Si j’étais mécène des arts, je le ferais pour tous les spectacles. Étant moi-même limité financièrement, cela fonctionne au coup de cœur, à la subjectivité. J’en parle aux gens qui vivent aussi sur la structure parce que c’est une espèce d’engagement. Nous l’avons fait pour le spectacle Sarrazine qui était mis en scène par Lucie Rébéré. Ça a été la première coproduction du Train Bleu et nous coproduisons cette année deux spectacles : L’Abolition des privilèges d’Hugues Duchêne et Fête des mères d’Adèle Rouanet.
Ça se passe comme la programmation. Ça se passe par affinités, c’est de la subjectivité pure. Concrètement, nous partageons la même chose, c’est-à-dire le sentiment de donner, de mettre en lumière des artistes et des spectacles qui donnent une image du monde dans laquelle nous nous reconnaissons. Il y a quelque chose de cet ordre-là. Avec qui arrivons-nous à faire des choses pendant le temps du festival ? Ça a été pendant longtemps le théâtre des Doms et la manufacture. Nous avons monté par exemple le Focus international avec l’Institut français. Nous avons fait ça pendant trois ans. Cette année, il n’aura pas lieu parce que l’Institut français n’a pas construit de Focus international à Avignon. Mais j’espère que ce sera le cas l’an prochain et puis pendant l’année, nous travaillons avec la DRAC à un dispositif dont font partie quatre structures avignonnaises.

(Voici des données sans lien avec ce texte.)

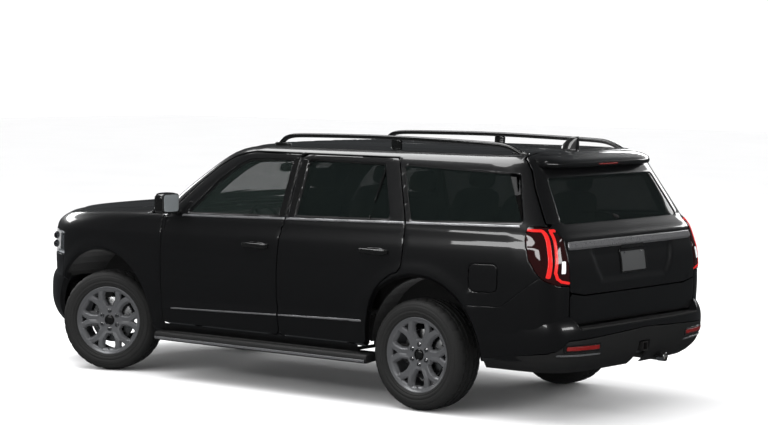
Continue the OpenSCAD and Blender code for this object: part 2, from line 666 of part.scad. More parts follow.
// ---------- cabin ----------
module seat(x, y, w, z) {
  translate([x, y + w / 2, z]) rotate([90, 0, 0]) linear_extrude(w)
    polygon([[0, 0], [500, 20], [520, 60], [515, 150], [30, 130], [-150, 640], [-230, 650], [-270, 620], [-120, 60], [-60, 0]]);
  translate([x - 245, y + 110, z + 655]) rotate([90, 0, 0]) linear_extrude(220)
    polygon([[0, 20], [80, 12], [100, 60], [60, 160], [-20, 165], [-30, 100]]);
  for (s = [-60, 60]) translate([x - 205, y + s, z + 600]) cylinder(r = 7, h = 90, $fn = 16);
  translate([x - 40, y - w / 2 + 60, rail_top + 30]) cube([480, w - 120, z - rail_top - 28]);
}
module front_seats() { color("tan") both() seat(155, 380, 540, 800); }
module second_row_seats() { color("tan") both() seat(-780, 364, 490, 810); }
module third_row_seat() { color("tan") both() seat(-1700, 290, 520, 830); }
SW = [475, 400, 1150];
module dashboard() {
  color("dimgray") {
    difference() {
      translate([0, 700, 0]) rotate([90, 0, 0]) linear_extrude(1400)
        polygon([[1020, 900], [1020, 1235], [880, 1262], [640, 1215], [590, 1150], [640, 980], [760, 900]]);
    }
    translate([-60, -100, rail_top + 30]) cube([760, 200, 320]);
    translate([600, -100, rail_top + 30]) cube([140, 200, 380]);
    // steering column
    translate(SW) rotate([0, -65, 0]) translate([0, 0, -265]) cylinder(r = 32, h = 250.6);
  }
}
module steering_wheel() {
  color("dimgray") translate(SW) rotate([0, -65, 0]) {
    rotate_extrude($fn = 48) translate([180, 0]) circle(r = 15, $fn = 20);
    translate([0, 0, -14]) cylinder(r = 62, h = 34);
    for (a = [0, 120, 240]) rotate([0, 0, a - steer_rest * 15.4]) translate([50, -16, -8]) cube([126, 32, 16]);
  }
}

ladder_frame();
floor_pan();
body_sides();
roof_panel();
front_fenders();
front_bumper();
grille();
headlamps();
rear_bumper();
tail_lamps();
windshield();
quarter_windows();
roof_rails();
antenna();
running_boards();
wheel_arch_liners();
cowl();
dashboard();
front_seats();
second_row_seats();
third_row_seat();
engine_block();
radiator();
drivetrain();
exhaust();
fuel_tank();
hitch_receiver();
front_suspension();
rear_suspension();
front_door_left();
front_door_right();
rear_door_left();
rear_door_right();
front_glass_left();
front_glass_right();
rear_glass_left();
rear_glass_right();
door_mirror_left();
door_mirror_right();
hood();
liftgate();
liftgate_glass();
lower_tailgate();
fuel_flap();
knuckle_left();
knuckle_right();
wheel_front_left();
wheel_front_right();
wheel_rear_left();
wheel_rear_right();
tyre_front_left();
tyre_front_right();
tyre_rear_left();
tyre_rear_right();
steering_wheel();
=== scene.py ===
import bpy, math
import numpy as np
from mathutils import Matrix, Vector


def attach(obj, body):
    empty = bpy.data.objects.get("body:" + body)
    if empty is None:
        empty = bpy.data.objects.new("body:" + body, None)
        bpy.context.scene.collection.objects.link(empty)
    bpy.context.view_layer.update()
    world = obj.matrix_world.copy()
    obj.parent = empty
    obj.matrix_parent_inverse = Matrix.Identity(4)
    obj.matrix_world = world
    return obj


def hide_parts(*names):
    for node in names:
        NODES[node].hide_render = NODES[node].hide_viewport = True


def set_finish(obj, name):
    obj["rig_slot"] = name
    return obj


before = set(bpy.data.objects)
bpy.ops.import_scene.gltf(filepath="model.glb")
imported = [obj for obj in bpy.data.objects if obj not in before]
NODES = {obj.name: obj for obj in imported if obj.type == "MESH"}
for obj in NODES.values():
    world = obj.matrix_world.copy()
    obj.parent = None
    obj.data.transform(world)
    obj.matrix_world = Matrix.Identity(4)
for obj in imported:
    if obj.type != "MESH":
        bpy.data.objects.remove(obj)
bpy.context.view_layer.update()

# ------------------------------------------------------------------ materials
def new_mat(name):
    """a material with its node tree and shader"""
    m = bpy.data.materials.new(name)
    m.use_nodes = True
    nt = m.node_tree
    b = nt.nodes["Principled BSDF"]
    return m, nt, b


def surface(name, c1, c2, rough, metal=0.0, scale=60.0, bump=0.0, bump_scale=None, rvar=0.06, coat=0.0,
            coat_rough=0.03, spec=0.5, alpha=1.0, emit=None, kind="noise", sheen=0.0, aniso=0.0, ior=1.5,
            stretch=None):
    """two colours mixed by a procedural pattern, with varied roughness and a bump pattern"""
    m, nt, b = new_mat(name)
    N, L = nt.nodes, nt.links
    co = N.new("ShaderNodeTexCoord")
    mp = N.new("ShaderNodeMapping")
    mp.inputs["Scale"].default_value = stretch or (1, 1, 1)
    L.new(co.outputs["Object"], mp.inputs["Vector"])
    no = N.new("ShaderNodeTexNoise")
    no.inputs["Scale"].default_value = scale
    no.inputs["Detail"].default_value = 5
    L.new(mp.outputs["Vector"], no.inputs["Vector"])
    mix = N.new("ShaderNodeMix")
    mix.data_type = "RGBA"
    mix.inputs[6].default_value = (*c1, 1)
    mix.inputs[7].default_value = (*c2, 1)
    L.new(no.outputs["Fac"], mix.inputs[0])
    L.new(mix.outputs[2], b.inputs["Base Color"])
    mr = N.new("ShaderNodeMapRange")
    mr.inputs["From Min"].default_value = 0.3
    mr.inputs["From Max"].default_value = 0.7
    mr.inputs["To Min"].default_value = max(0.02, rough - rvar)
    mr.inputs["To Max"].default_value = min(1, rough + rvar)
    L.new(no.outputs["Fac"], mr.inputs["Value"])
    L.new(mr.outputs["Result"], b.inputs["Roughness"])
    b.inputs["Metallic"].default_value = metal
    b.inputs["Specular IOR Level"].default_value = spec
    b.inputs["IOR"].default_value = ior
    b.inputs["Coat Weight"].default_value = coat
    b.inputs["Coat Roughness"].default_value = coat_rough
    b.inputs["Alpha"].default_value = alpha
    if sheen:
        b.inputs["Sheen Weight"].default_value = sheen
    if aniso:
        b.inputs["Anisotropic"].default_value = aniso
    if emit:
        b.inputs["Emission Color"].default_value = (*emit[0], 1)
        b.inputs["Emission Strength"].default_value = emit[1]
    if bump:
        if kind == "noise":
            t = N.new("ShaderNodeTexNoise")
            t.inputs["Detail"].default_value = 3
            out = t.outputs["Fac"]
        elif kind == "cells":
            t = N.new("ShaderNodeTexVoronoi")
            out = t.outputs["Distance"]
        else:
            t = N.new("ShaderNodeTexWave")
            t.inputs["Distortion"].default_value = 0.4
            out = t.outputs["Fac"]
        t.inputs["Scale"].default_value = bump_scale or scale * 4
        L.new(mp.outputs["Vector"], t.inputs["Vector"])
        bu = N.new("ShaderNodeBump")
        bu.inputs["Strength"].default_value = bump
        bu.inputs["Distance"].default_value = 0.002
        L.new(out, bu.inputs["Height"])
        L.new(bu.outputs["Normal"], b.inputs["Normal"])
    return m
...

Oui, il y a le théâtre des Carmes, le Théâtre transversal, le Totem et le Train bleu. Nous trouvons des partenaires à Avignon si nous avons envie de monter ensemble des projets. Il s’agit, pour beaucoup, d’une question de temps, d’affinités, de faire connaissance, de se parler de nos projets respectifs et de se dire : nous nous retrouvons à cet endroit ; ça, cela nous rassemble ; pouvons-nous tisser quelque chose autour de ça ? Parce que nous avons très envie aussi d’être ouvert à Avignon sur la région.
À l’année, comme pendant le temps du festival, la ligne directrice est d’être un lieu qui permet aux compagnies de déployer un projet artistique. Sauf que pendant le temps du festival, ça veut dire les accompagner au mieux, qu’elles présentent un spectacle dans les meilleures conditions possibles en les mettant en relation avec un maximum de professionnels et le plus grand nombre de spectateurs et de spectatrices possibles. Pendant l’année, cet accompagnement au développement, nous avons considéré que là où nous serions bons, c’était d’accueillir en résidence, de permettre à des gens de chercher, de se tromper, de travailler leur matière. Donc à l’année, nous faisons beaucoup de résidence.
Tout à fait. Cela va de la performance (il y a une performance cet été au Carmel qui dure une demi-heure par exemple) au spectacle qui dure 1h50. C’est ça aussi la vivacité de la création. Et puis, pendant l’année, Charles et moi sommes très impliqués dans la vie d’un réseau dans les Hauts-de-France. On a fondé un réseau de théâtre public dans les Hauts-de-France. Ce réseau est devenu un réseau de théâtre public dans lequel il y a un CDN, cinq scènes nationales, quatre scènes conventionnées et le Train Bleu parce qu’on a eu l’envie au départ de partage, de mutualiser notre repérage artistique avec deux structures qui soient dirigées par des copains : la Mannequine à Pont-Sainte-Maxence et la Faïencerie à Creil. Et nous avons organisé deux jours de rencontres professionnelles, quitte à se présenter les uns aux autres des projets qu’on avait aimés ou dont on pensait qu’ils avaient ou qu’ils auraient de l’intérêt parce que ce sont des projets de création. On a invité l’ensemble du réseau à bien participer à ces présentations-là. Ça a plu à la DRAC et à la région qui nous ont dit : « On vous soutient, vous pourriez même penser à coproduire des spectacles ensemble. » Mais il faut élargir et à ce moment-là, nous avons décroché nos téléphones et expliqué le projet au Théâtre du Nord, au Phénix à Valenciennes, à Maubeuge à Beauvais etc. C’est devenu un réseau qui s’appelle la Croisée. Nous faisons cela pendant l’année : du repérage, des résidences, et on s’occupe de la Croisée. Quand je dis repérage, c’est aussi repérage en Belgique, au Luxembourg, en Suisse, au Canada et au Québec.